Work required: Up to and including the line that contains "web_thick = 2; // [1.2:0.2:4]", repeat each line of the data exactly, starting from the first.

>> Begin Input data

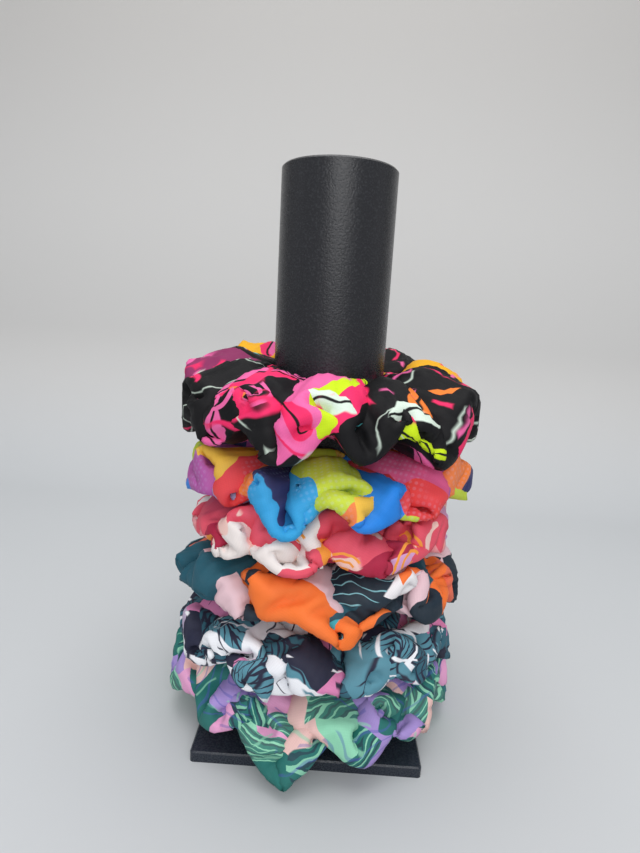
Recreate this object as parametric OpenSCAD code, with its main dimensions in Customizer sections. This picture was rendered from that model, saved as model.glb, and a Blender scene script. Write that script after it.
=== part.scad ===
// Hair tie holder: a printed post on a square base, carrying six gathered fabric hair ties.
// Each tie is a fabric tube gathered on an elastic, and lies on the tie below it.

/* [Base] */
// Side of the square base plate
base_side = 100; // [90:1:130]
// Thickness of the base plate
base_thick = 5; // [4:0.5:10]
// Radius of the plate's upright corners
base_corner = 1.5; // [0.5:0.5:6]
// Chamfer round the plate's top edge
base_chamfer = 0.6; // [0.2:0.1:1.5]
// Depth of the round seat that the post stands in
seat_depth = 2; // [1:0.5:3]
// Gap between the post's foot and the wall of its seat
seat_gap = 0.2; // [0.1:0.05:0.4]

/* [Post] */
// Outer diameter of the post
post_d = 50; // [44:1:54]
// Length of the printed post
post_len = 250; // [230:5:300]
// Wall of the post
post_wall = 2.4; // [1.6:0.4:4]
// Thickness of the post's closed top
post_top = 3; // [2:0.5:6]
// Chamfer round the post's top edge
post_chamfer = 0.8; // [0.4:0.1:2]

/* [Spigot] */
// Height of the spigot inside the post, above the plate
spigot_rise = 18; // [10:1:30]
// Wall of the ring-shaped spigot
spigot_wall = 3; // [2:0.5:5]
// Radial gap between the spigot and the post's bore
spigot_gap = 0.15; // [0.1:0.05:0.3]
// Number of webs across the inside of the spigot
spigot_webs = 3; // [2:1:4]
// Thickness of each web
web_thick = 2; // [1.2:0.2:4]

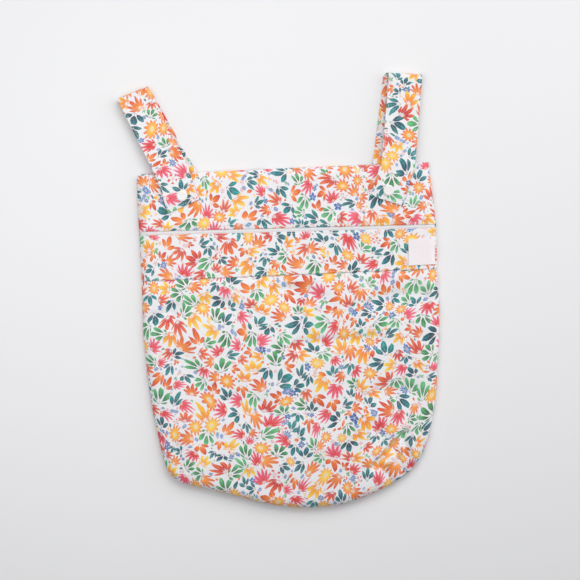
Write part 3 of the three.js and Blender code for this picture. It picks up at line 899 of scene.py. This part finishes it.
# %% Label
LABEL_SIZE = 30 * MM
LABEL_UP = 5 * MM
LABEL_REACH = 34 * MM
LABEL_WALL = 0.5 * MM
LABEL_END = 0.990
columns, rows = 40, 28
label, u, v = cut_grid("woven_label", columns, rows)
label_from = 1 - LABEL_REACH / (2 * HALF_WIDTH)
across = label_from + (LABEL_END - label_from) * (1 - (1 - u) ** 1.4)
y = LOWER_SEAM + LABEL_UP + v * LABEL_SIZE
label_depth = 0 * u - CLOTH
left = left_edge(y, label_depth)
x = left + across * (right_edge(y, label_depth) - left)
corner_curl = 0.5 * MM * (1 - u) ** 3 * (0.3 + np.abs(2 * v - 1) ** 2)
z = front_height(x, y, label_depth) + corner_curl
label_grid = lay(label, columns, rows, to_world(x, y, z))
thicken(label, LABEL_WALL)
declare(label, "label")
say(label)

# %% [markdown]
# Thread. A topstitch is a row of short, slightly sunken beads of thread a few millimetres long.
# One bead is modelled and copied along each line of stitching.

# %% Topstitching
STITCH = 2.7 * MM
STITCH_STEP = 3.5 * MM
THREAD = 0.42 * MM
STRAP_INSET = 2.4 * MM


def sew(name, line):
    """Beads of thread along a line of points, in world coordinates."""
    line = np.asarray(line)
    steps = np.linalg.norm(np.diff(line, axis=0), axis=1)
    travelled = np.concatenate([[0], np.cumsum(steps)])
    marks = np.arange(STITCH_STEP, travelled[-1] - STITCH_STEP / 2, STITCH_STEP)
    places, ahead = (
        np.stack([np.interp(marks + step, travelled, line[:, k]) for k in range(3)], axis=1)
        for step in (0, 0.5 * MM))
    turns = np.arctan2(ahead[:, 1] - places[:, 1], ahead[:, 0] - places[:, 0])
    deselect()
    bpy.ops.mesh.primitive_uv_sphere_add(segments=6, ring_count=5, radius=0.5,
                                         rotation=(0, math.radians(90), 0))
    bead = bpy.context.object
    bpy.ops.object.transform_apply(rotation=True)
    bead.scale = (STITCH, THREAD, THREAD * 0.8)
    bpy.ops.object.transform_apply(scale=True)
    piece = copies_of(name, bead, places, turns)
    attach(piece, "root")
    print(name, "has", len(marks), "stitches")
    return piece


def line_across(y_of, lift):
    across = np.linspace(0.035, 0.965, 300)
    y = y_of(across)
    x, y = upper_place(across, y, 0 * across)
    z = front_height(x, y, 0 * across)
    return np.stack(to_world(x, y, z + lift(across, x, y)), axis=1)


def flap_lift(across, x, y):
    back = y - flap_edge(across)
    return hump_at(back) + seam_waves(x, 6.1, back, 8 * MM, 0.3) * MM


def sew_strap(name, path, end, along, side):
    points = path.place(along, side, STRAP_WALL + 0 * along)
    return sew(f"thread_strap_{name}_{end}", np.stack(to_world(*points), axis=1))


threads = [
    sew("thread_flap", line_across(lambda a: flap_edge(a) + 2.2 * MM, flap_lift)),
    sew("thread_band_top", line_across(lambda a: band_top(a) - 2.0 * MM, band_ripple)),
    sew("thread_band_low", line_across(lambda a: LOWER_SEAM + 2.0 * MM + 0 * a, band_ripple)),
]
for name, path in strap_paths.items():
    inset = HALF_STRAP - STRAP_INSET
    along = np.linspace(STRAP_INSET, path.length - LANDING, 400)
    side = np.linspace(-inset, inset, 60)
    threads.append(sew_strap(name, path, "a", along, 0 * along - inset))
    threads.append(sew_strap(name, path, "b", along, 0 * along + inset))
    threads.append(sew_strap(name, path, "end", 0 * side + STRAP_INSET, side))

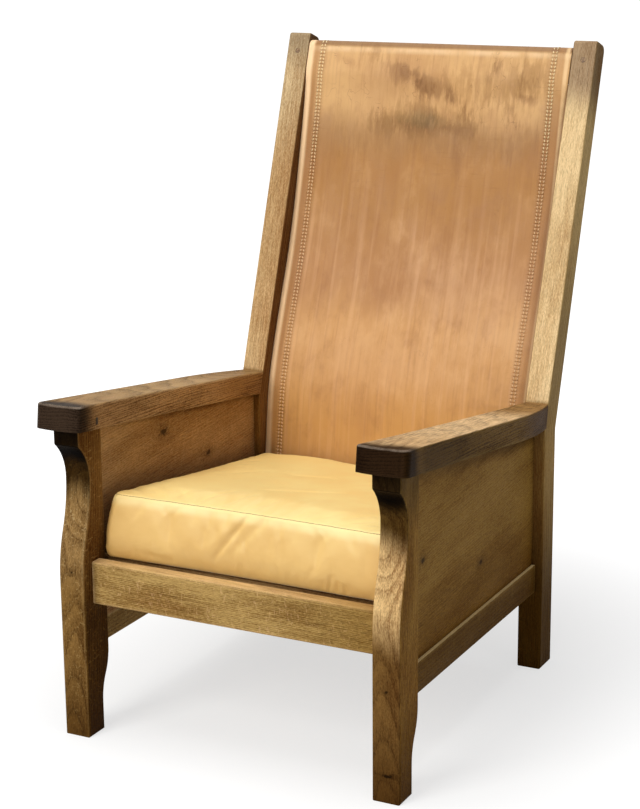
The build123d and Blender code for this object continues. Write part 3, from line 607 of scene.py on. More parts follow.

>> End Input data

Output of the task:
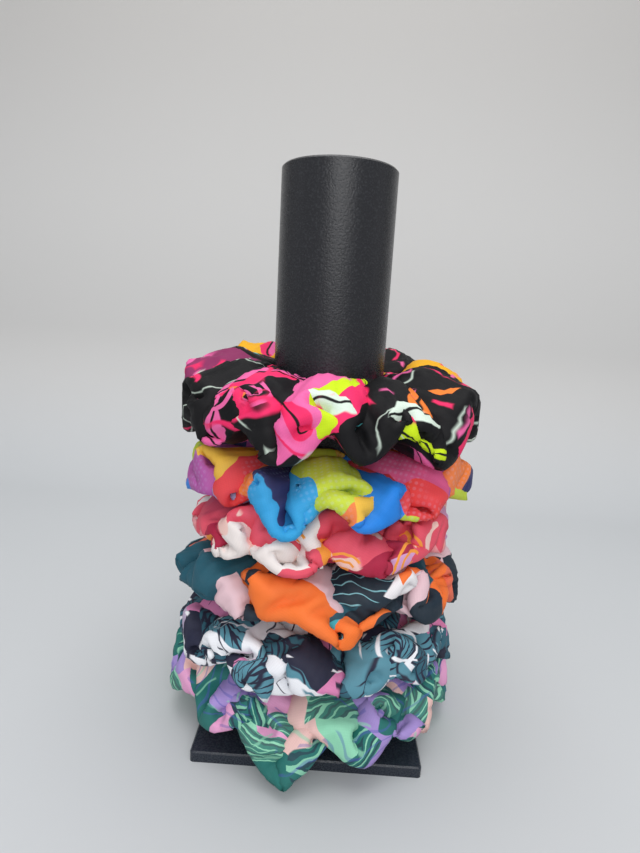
Recreate this object as parametric OpenSCAD code, with its main dimensions in Customizer sections. This picture was rendered from that model, saved as model.glb, and a Blender scene script. Write that script after it.
=== part.scad ===
// Hair tie holder: a printed post on a square base, carrying six gathered fabric hair ties.
// Each tie is a fabric tube gathered on an elastic, and lies on the tie below it.

/* [Base] */
// Side of the square base plate
base_side = 100; // [90:1:130]
// Thickness of the base plate
base_thick = 5; // [4:0.5:10]
// Radius of the plate's upright corners
base_corner = 1.5; // [0.5:0.5:6]
// Chamfer round the plate's top edge
base_chamfer = 0.6; // [0.2:0.1:1.5]
// Depth of the round seat that the post stands in
seat_depth = 2; // [1:0.5:3]
// Gap between the post's foot and the wall of its seat
seat_gap = 0.2; // [0.1:0.05:0.4]

/* [Post] */
// Outer diameter of the post
post_d = 50; // [44:1:54]
// Length of the printed post
post_len = 250; // [230:5:300]
// Wall of the post
post_wall = 2.4; // [1.6:0.4:4]
// Thickness of the post's closed top
post_top = 3; // [2:0.5:6]
// Chamfer round the post's top edge
post_chamfer = 0.8; // [0.4:0.1:2]

/* [Spigot] */
// Height of the spigot inside the post, above the plate
spigot_rise = 18; // [10:1:30]
// Wall of the ring-shaped spigot
spigot_wall = 3; // [2:0.5:5]
// Radial gap between the spigot and the post's bore
spigot_gap = 0.15; // [0.1:0.05:0.3]
// Number of webs across the inside of the spigot
spigot_webs = 3; // [2:1:4]
// Thickness of each web
web_thick = 2; // [1.2:0.2:4]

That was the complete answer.